While Saudi Arabia pumped more than 10mn bpd last month, the volume of crude supplied to markets nonetheless fell by 90,000 bpd to 9.9mn. The nation’s data show it’s cutting output more than required under the terms of Opec’s November 30 agreement. Nevertheless, Energy Minister Khalid Al-Falih has warned that the kingdom won’t indefinitely “bear the burden of free riders.”
“The perceived change in rhetoric from al-Falih, saying there would be no ‘free-rides’ for US shale producers, is at odds with the ongoing Opec cuts and the headlines reflecting other Opec producers are already starting to assume that the cuts do get extended, in line with Citi’s expectations,” the bank said in its report. “‘The Saudis must play a balancing act this year, needing to keep the oil price up through 2017.”

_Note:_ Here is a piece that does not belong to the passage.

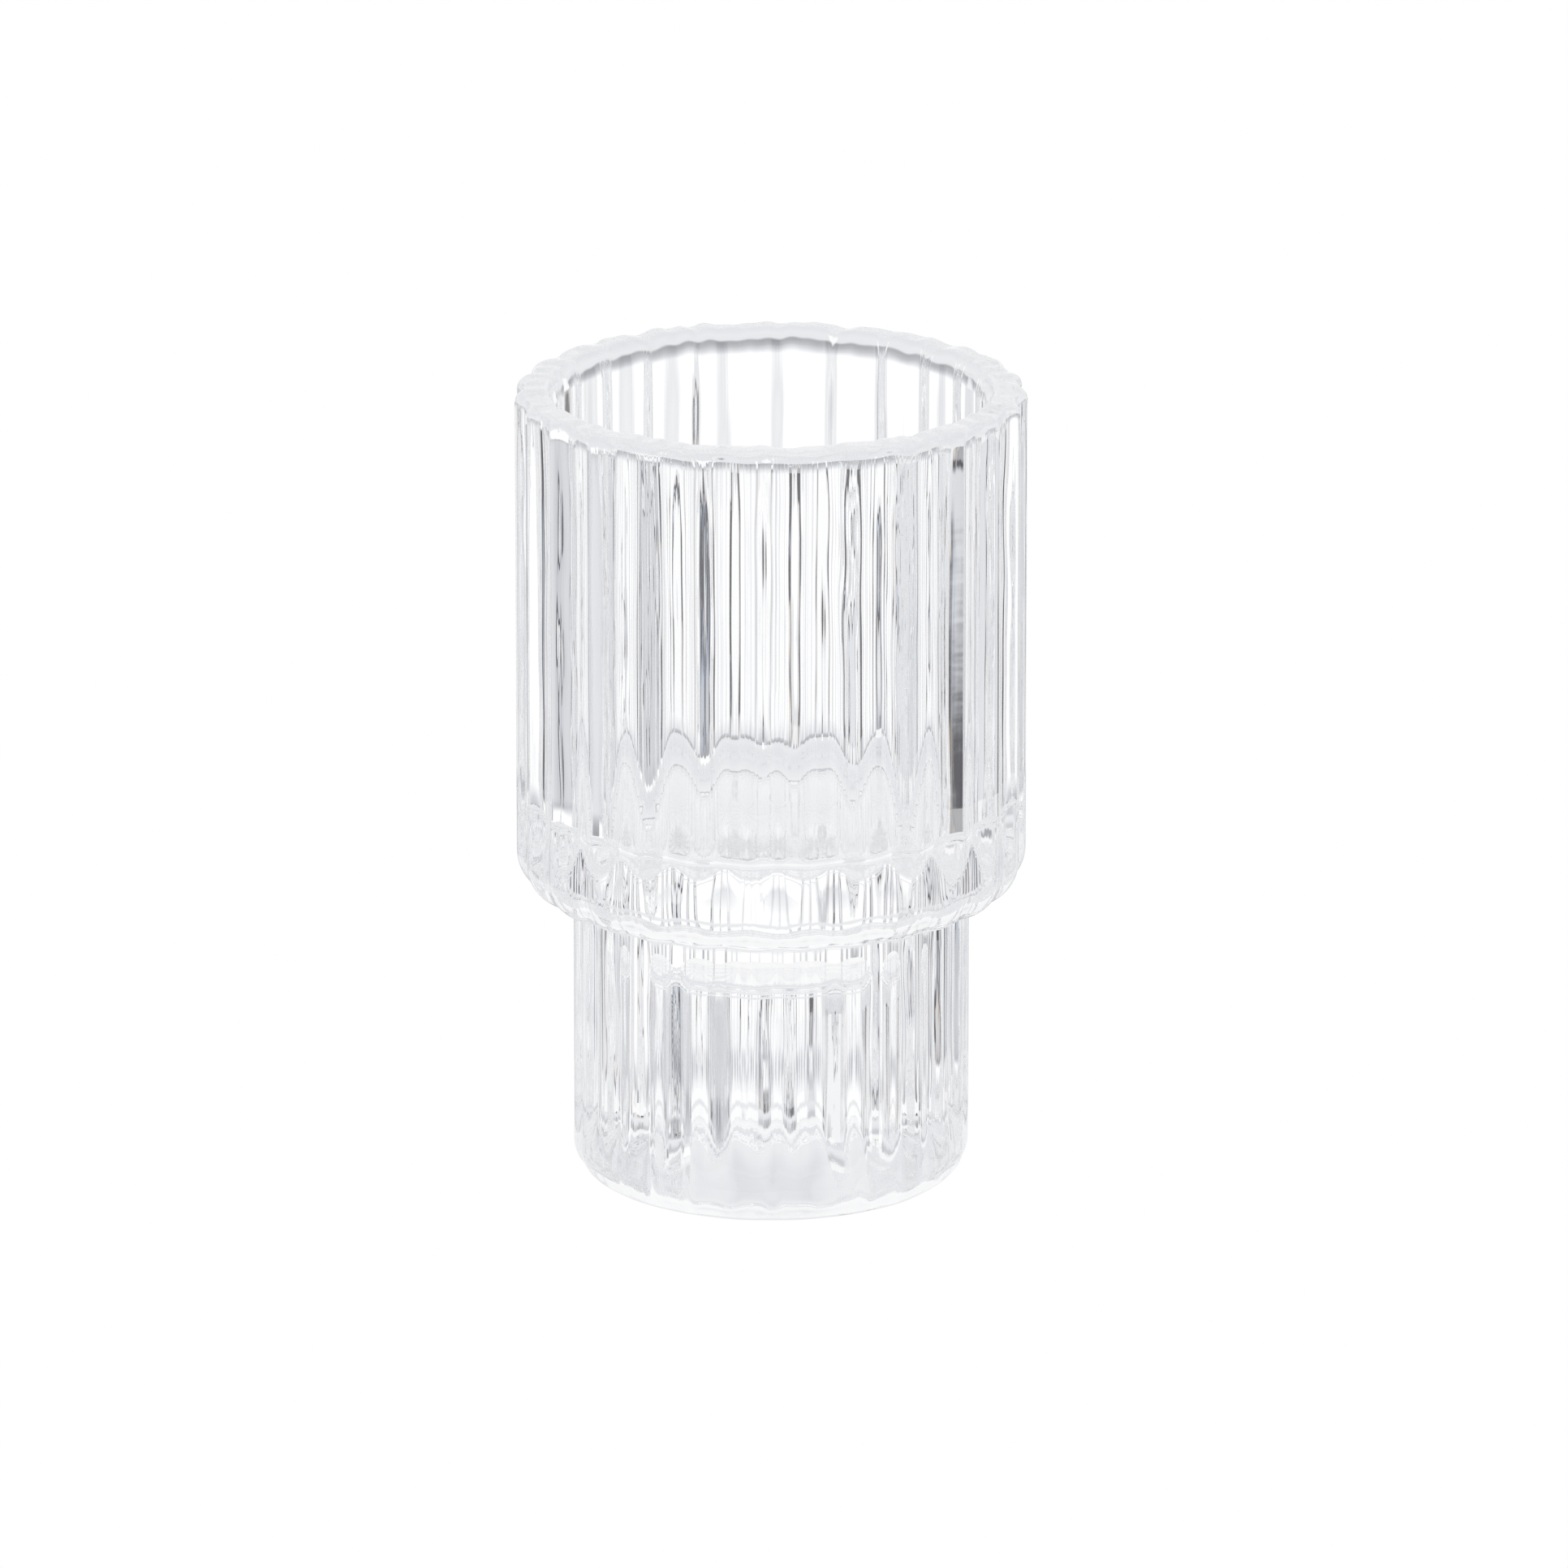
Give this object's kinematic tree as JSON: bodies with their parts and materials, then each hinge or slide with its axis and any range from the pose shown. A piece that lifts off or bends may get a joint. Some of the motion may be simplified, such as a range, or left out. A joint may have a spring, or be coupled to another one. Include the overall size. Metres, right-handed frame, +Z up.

The Opec agreement is for an average monthly cut over a six-month period, and crude production data for January and February indicate that Saudi output for the first two months of the year was 180,000 bpd below its target level so far, according to Citigroup.


Oil at $40 no problem as US drillers snub Opec with hedges


Opec’s worst enemy isn’t US shale drillers. It’s the hedges propping them up, Bloomberg reported.
American oil explorers who survived the worst of the 2014-2016 market rout are shrugging off the 14% slide in prices this year from a high of $55.24 to less than $48 a barrel on March 124. 
The price would have to drop to the $30s or lower to dent the bottom line of many drillers now working US shale fields, said Katherine Richard, the CEO of Warwick Energy Investment Group, which own stakes in more than 5,000 oil and natural gas wells.
That’s because many producers have already locked in future returns with financial contracts that guarantee the price of their oil for most of the rest of the decade. Such resilience poses a dilemma for countries that agreed to an Opec-led production cut aimed at tightening supplies to raise prices and relieve their distressed national economies.
“We’re in a boom again in Texas, despite what’s happening with prices lately,” said Michael Webber, deputy director of the University of Texas’ Energy Institute in Austin. “The cowboy spirit is back. Hedging is playing a big role.”
Oil prices took another hit after Saudi Arabia dropped a bombshell on the Organization of Petroleum Exporting Countries: the Saudis, heavyweight of the 13-nation group, raised its output last month to more than 10mn bpd, reversing about a third of the cuts it made the previous month.